Admittedly, this is an extreme (true) story. Most cases do not approach such levels of salacious detail or brazen conduct. But the temptations acted upon by local law enforcement there are present everywhere, and as we’ve seen in every other walk of life, given sufficient incentive, human beings will often resort to immoral acts. Although always necessary and frequently heroic, law enforcement is no different. Not only are the innocent sometimes convicted, but the guilty are often overcharged, over-sentenced, and inhumanely treated. The right to free, appointed counsel, then, is not only an abstract formality but a practical necessity. Public defenders are vital to liberal norms and democratic ideals.

Even beyond this basic truth, however, Making a Murderer demonstrated the importance of a good defense attorney. Perhaps the documentary’s most moving and impressive examination of the case was its focus on Avery’s two lawyers—Dean Strang and Jerry Buting. The filmmakers carefully depict their exhaustive effort, investigative innovations, painstaking preparation, and tremendous sensitivity and thoughtfulness to their client and his family. Indeed, perhaps the film’s greatest thematic and artistic contribution was its inside look at Strang and Buting’s internal deliberations and external advocacy on behalf of Avery, romanticizing lawyering’s embrace of the outcast in the tradition of Inherit the Wind and To Kill a Mockingbird. Mentioned only briefly in the series, however, was that Strang and Buting were not court-appointed lawyers but in fact counsel retained by Avery. Although the product of a poor, rural community, Avery was uniquely able to afford excellent private counsel by settling his civil suit against the county and the police department arising out of his previous, wrongful conviction (a suit that was settled for far less than fair value out of the necessity to pay his criminal defense attorneys and which perhaps served as the impetus for the police’s aggressive handling of the murder investigation). In contrast, the show delves into the disgraceful representation of the teenaged alleged co-conspirator by his appointed counsel (although this lawyer, too, was in private practice and not part of a public defenders’ office). This juxtaposition exemplified the difference between a poor attorney and a dedicated public servant committed to one’s defense.

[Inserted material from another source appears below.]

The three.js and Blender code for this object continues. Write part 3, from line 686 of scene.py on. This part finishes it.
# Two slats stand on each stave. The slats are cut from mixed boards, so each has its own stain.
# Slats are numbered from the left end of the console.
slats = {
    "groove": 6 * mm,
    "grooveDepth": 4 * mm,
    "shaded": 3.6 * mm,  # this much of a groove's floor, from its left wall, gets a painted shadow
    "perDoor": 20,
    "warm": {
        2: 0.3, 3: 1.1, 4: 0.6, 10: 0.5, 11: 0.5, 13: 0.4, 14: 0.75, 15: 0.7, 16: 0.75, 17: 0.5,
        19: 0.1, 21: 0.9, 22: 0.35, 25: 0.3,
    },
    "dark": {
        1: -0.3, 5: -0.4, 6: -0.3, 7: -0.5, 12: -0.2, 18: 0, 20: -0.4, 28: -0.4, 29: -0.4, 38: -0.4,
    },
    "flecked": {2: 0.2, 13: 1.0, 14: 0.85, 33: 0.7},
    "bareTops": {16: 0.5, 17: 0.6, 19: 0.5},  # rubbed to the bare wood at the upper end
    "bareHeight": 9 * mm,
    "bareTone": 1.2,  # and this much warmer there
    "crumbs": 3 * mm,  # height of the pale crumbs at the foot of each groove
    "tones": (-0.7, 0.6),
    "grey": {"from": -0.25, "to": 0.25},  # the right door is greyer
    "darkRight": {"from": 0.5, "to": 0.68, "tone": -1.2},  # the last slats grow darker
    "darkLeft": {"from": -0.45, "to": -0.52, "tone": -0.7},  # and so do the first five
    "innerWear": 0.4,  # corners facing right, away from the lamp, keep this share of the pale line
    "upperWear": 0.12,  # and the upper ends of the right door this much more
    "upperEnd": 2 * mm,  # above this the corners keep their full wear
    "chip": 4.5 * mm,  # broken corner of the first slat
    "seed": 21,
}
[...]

If denigration of the very existence of public defenders led to Kelly’s rejection, then this growing disparity between court-appointed and privately retained counsel will likely continue. The incentives are already stacked against intelligent, capable lawyers becoming public defenders, although many still admirably do. Salaries are low, especially in comparison to those available at private law firms or even as federal prosecutors. Caseloads are taxing, as the federal and state governments slash budgets and freeze hiring. And clients are difficult, as even the innocent are often evasive and abrasive to their own attorneys. These conditions are unlikely to change soon. Therefore, it is imperative that society does not close alternative avenues benefitting those who choose to engage in this needed form of public service. Jane Kelly attended Duke and Harvard Law School and clerked for two federal judges. Her qualifications as an advocate were thus exceptional for any client, let alone an indigent one receiving her services for free. Lawyers like Jane Kelly are rare, period. But public defenders with credentials even modestly approaching hers are increasingly rare, too. Students from the top law schools simply respond to the job market and incentives presented to them, and unfortunately fewer of them (understandably) are willing to make the substantial sacrifices required. If we also close off opportunities for career advancement ostensibly available to them, then we will have further imperiled an already overburdened and increasingly imbalanced criminal justice system.

An early examination of Judge Garland’s record reveals him to be a brilliant mind, cautious jurist, and dedicated public servant with a generous personality and an ideological record closely resembling what one would expect of an Obama appointee. As has been reported in a number of places, however, Garland’s record on criminal justice issues is decidedly more conservative than other potential nominees. Yet this attribute is considered a feature not a detriment. As he did when nominating Justice Sonia Sotomayor, President Obama lauded Garland’s alliance with law enforcement and prosecutorial record. In a vacuum, there is nothing wrong with these sentiments. But when held next to the rejection of an early favorite for the job due to political concerns over her public defender past, it amounts to a thumb on the scales of justice in government’s favor. These influences over time no doubt cause glaring shifts in the federal judiciary. The pressures at the state level are likely even greater, considering that the vast majority of states remain committed to judicial elections rife with the type of advertisements used this month against Kelly. As advocacy for criminal justice reforms has grown over the past eighteen months, the value and plight of the public defender must be central to that movement. Advertisements like the ones run these past few weeks must not go unanswered.